Brief explanation on bipolar manic-depressive disorder

Taken from Overcoming Depression (The Definitive Resource for Patients and Families who live with Depression and Manic-Depression) by Demitri Papolos, MD and Janice Papolos, 3-4.

Mood disorders are the "common cold" of major psychiatric illnesses. Those who have manic-depression will veer from periods of superactivity, manic elation, and grandiose schemes to feeling of despondency, immobility, guilt, and inability to experience pleasure or even think normally. These people who experience these highs and lows have what psychiatrists now call bipolar disorder. Those who suffer recurrent sever depression without the highs are said to have unipolar or nonbipolar major depression. The psychiatric profession groups these mood disturbances under the rubric major affective disorders. At first glance the term "affective" doesn't send the mind traveling, but it's a word philosophers and psychologists have traditionally used for emotion or one's "spirits."
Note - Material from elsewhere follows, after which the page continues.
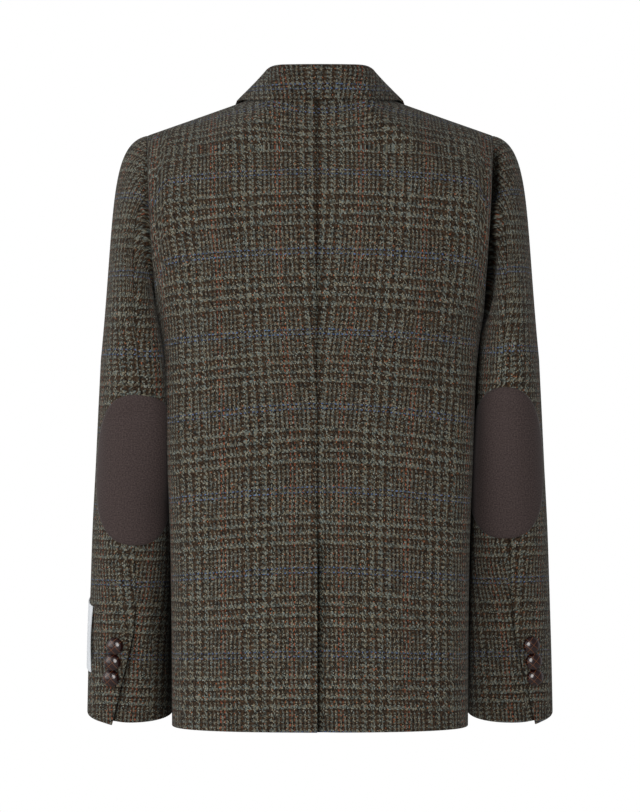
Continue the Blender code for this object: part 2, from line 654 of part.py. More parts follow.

Whatever these disorders are called---affective, manic-depressive illness, recurrent mood disorders, unipolar or bipolar depression---they've been affecting humankind throughout the centuries. Some very familiar individuals figure among the victims: King Saul of the Bible (who needed David's music to soothe his despondendy), Abraham Lincoln, Winston Churchill, and Theodore Roosevelt. The writers and poets Johann Goethe, Honore de Balzac, Leo Tolstoy, Virginia Woolf, Ernest Hemmingway, Robert Lowell, and Anne Sexton suffered mood swings, as did composers George Frederick Handel, Robert Schumann, Hugo Wolf, Hector Berlioz, and Gustav Mahler. These people are well known and respected, so it may be that the illness fuels a certain drive and creativity. However, a study of their lives would also reveal searing anguish, shattered relationships, psychosis, and even suicide.